►
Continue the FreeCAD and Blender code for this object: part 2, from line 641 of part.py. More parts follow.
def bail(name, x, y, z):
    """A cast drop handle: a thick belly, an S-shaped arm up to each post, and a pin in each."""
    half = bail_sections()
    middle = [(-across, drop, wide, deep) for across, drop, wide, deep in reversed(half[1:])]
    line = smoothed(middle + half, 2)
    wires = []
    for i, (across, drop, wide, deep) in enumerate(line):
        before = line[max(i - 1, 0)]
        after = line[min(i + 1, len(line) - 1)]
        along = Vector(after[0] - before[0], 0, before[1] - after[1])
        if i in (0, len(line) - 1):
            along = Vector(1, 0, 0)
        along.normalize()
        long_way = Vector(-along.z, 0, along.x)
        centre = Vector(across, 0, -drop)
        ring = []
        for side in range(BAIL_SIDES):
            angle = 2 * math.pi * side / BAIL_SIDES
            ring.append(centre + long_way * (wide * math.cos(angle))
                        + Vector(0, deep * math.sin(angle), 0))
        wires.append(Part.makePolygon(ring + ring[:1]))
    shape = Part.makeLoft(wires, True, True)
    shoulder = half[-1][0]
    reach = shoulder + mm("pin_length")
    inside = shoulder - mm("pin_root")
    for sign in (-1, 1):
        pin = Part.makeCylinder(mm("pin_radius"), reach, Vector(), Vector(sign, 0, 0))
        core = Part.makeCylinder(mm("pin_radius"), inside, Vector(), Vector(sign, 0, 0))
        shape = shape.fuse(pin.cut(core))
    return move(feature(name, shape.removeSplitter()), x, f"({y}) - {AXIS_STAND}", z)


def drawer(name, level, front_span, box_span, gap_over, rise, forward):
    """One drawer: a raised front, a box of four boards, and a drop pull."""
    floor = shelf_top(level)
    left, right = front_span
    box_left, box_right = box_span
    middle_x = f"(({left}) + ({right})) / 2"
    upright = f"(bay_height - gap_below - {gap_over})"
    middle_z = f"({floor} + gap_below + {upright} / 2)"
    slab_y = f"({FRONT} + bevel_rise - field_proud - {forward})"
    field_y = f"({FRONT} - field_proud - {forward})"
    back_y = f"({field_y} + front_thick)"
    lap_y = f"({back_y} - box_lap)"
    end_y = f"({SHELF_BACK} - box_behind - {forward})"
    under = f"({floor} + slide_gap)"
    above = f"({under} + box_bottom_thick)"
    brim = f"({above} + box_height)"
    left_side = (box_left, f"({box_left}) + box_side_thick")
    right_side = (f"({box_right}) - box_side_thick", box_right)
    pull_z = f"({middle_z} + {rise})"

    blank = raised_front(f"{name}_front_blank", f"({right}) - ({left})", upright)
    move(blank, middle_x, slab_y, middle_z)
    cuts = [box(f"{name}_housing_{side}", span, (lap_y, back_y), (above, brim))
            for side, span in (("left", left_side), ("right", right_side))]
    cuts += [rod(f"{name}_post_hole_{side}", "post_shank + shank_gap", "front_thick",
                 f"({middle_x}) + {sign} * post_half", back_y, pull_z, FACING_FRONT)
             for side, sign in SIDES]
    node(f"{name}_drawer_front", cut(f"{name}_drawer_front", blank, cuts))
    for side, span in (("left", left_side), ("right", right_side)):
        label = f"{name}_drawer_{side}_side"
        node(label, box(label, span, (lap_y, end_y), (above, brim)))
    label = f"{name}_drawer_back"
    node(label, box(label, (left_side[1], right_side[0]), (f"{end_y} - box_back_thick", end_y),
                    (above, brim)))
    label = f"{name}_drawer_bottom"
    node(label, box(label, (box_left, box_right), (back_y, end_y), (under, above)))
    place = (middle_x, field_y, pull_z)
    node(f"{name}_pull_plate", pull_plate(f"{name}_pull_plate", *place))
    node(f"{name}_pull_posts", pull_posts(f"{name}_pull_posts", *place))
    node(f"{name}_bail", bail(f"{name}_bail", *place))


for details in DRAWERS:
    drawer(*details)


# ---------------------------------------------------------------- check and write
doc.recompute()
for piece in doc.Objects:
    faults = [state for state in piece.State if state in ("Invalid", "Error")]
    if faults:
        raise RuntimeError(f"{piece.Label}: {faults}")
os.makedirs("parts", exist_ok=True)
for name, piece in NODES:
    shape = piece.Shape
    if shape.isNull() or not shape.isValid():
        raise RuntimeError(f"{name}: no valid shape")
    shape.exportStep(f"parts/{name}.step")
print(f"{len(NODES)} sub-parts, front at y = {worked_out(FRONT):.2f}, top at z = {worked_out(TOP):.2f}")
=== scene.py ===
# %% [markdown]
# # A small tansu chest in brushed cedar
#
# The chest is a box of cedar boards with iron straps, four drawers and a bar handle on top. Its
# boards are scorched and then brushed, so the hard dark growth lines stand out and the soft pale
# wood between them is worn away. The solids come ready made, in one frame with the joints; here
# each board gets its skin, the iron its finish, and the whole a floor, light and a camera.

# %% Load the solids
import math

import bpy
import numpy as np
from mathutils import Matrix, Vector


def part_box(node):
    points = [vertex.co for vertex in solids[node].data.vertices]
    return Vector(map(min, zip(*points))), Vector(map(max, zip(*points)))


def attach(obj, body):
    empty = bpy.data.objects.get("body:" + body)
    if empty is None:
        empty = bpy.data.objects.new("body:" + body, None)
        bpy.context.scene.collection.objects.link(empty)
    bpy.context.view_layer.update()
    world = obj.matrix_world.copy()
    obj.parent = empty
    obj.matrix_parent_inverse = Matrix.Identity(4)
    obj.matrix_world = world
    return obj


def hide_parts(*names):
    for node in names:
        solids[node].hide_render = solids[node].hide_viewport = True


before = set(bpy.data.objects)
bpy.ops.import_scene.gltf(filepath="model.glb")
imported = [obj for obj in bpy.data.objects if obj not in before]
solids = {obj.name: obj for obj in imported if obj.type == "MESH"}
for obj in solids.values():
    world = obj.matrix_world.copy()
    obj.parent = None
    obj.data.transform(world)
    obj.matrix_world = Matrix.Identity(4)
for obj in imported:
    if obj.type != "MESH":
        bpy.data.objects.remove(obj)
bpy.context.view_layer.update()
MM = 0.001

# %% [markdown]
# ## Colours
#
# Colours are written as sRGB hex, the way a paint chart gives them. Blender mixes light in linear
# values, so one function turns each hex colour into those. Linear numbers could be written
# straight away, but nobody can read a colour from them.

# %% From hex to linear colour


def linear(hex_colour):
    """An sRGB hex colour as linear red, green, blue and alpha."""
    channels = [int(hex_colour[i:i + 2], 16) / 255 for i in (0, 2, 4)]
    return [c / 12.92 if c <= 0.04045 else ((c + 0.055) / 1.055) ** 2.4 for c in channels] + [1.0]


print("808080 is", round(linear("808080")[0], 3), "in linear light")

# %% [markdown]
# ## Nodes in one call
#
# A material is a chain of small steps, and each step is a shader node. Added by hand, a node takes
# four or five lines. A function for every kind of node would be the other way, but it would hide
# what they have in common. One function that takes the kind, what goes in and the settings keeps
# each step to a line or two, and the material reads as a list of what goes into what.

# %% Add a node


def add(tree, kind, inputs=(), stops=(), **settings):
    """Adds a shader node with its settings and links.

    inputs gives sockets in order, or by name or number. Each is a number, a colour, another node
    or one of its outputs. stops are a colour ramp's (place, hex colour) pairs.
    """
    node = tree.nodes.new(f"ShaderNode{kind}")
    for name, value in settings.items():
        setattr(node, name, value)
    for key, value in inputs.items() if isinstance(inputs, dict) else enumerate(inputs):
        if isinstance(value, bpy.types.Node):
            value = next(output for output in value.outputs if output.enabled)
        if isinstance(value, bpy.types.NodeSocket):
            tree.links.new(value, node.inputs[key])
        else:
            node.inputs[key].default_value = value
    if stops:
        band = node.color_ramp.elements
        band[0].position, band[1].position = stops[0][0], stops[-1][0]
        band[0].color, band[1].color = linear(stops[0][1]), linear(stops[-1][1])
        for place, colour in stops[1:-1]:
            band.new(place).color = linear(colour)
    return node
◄
PROBLEM DETAILS -
Give again the run of lines that opens at the line with "for details in" and closes at the line with "obj.parent = None", exactly, and only that run.

THE COMPLETED TASK -
for details in DRAWERS:
    drawer(*details)


# ---------------------------------------------------------------- check and write
doc.recompute()
for piece in doc.Objects:
    faults = [state for state in piece.State if state in ("Invalid", "Error")]
    if faults:
        raise RuntimeError(f"{piece.Label}: {faults}")
os.makedirs("parts", exist_ok=True)
for name, piece in NODES:
    shape = piece.Shape
    if shape.isNull() or not shape.isValid():
        raise RuntimeError(f"{name}: no valid shape")
    shape.exportStep(f"parts/{name}.step")
print(f"{len(NODES)} sub-parts, front at y = {worked_out(FRONT):.2f}, top at z = {worked_out(TOP):.2f}")
=== scene.py ===
# %% [markdown]
# # A small tansu chest in brushed cedar
#
# The chest is a box of cedar boards with iron straps, four drawers and a bar handle on top. Its
# boards are scorched and then brushed, so the hard dark growth lines stand out and the soft pale
# wood between them is worn away. The solids come ready made, in one frame with the joints; here
# each board gets its skin, the iron its finish, and the whole a floor, light and a camera.

# %% Load the solids
import math

import bpy
import numpy as np
from mathutils import Matrix, Vector


def part_box(node):
    points = [vertex.co for vertex in solids[node].data.vertices]
    return Vector(map(min, zip(*points))), Vector(map(max, zip(*points)))


def attach(obj, body):
    empty = bpy.data.objects.get("body:" + body)
    if empty is None:
        empty = bpy.data.objects.new("body:" + body, None)
        bpy.context.scene.collection.objects.link(empty)
    bpy.context.view_layer.update()
    world = obj.matrix_world.copy()
    obj.parent = empty
    obj.matrix_parent_inverse = Matrix.Identity(4)
    obj.matrix_world = world
    return obj


def hide_parts(*names):
    for node in names:
        solids[node].hide_render = solids[node].hide_viewport = True


before = set(bpy.data.objects)
bpy.ops.import_scene.gltf(filepath="model.glb")
imported = [obj for obj in bpy.data.objects if obj not in before]
solids = {obj.name: obj for obj in imported if obj.type == "MESH"}
for obj in solids.values():
    world = obj.matrix_world.copy()
    obj.parent = None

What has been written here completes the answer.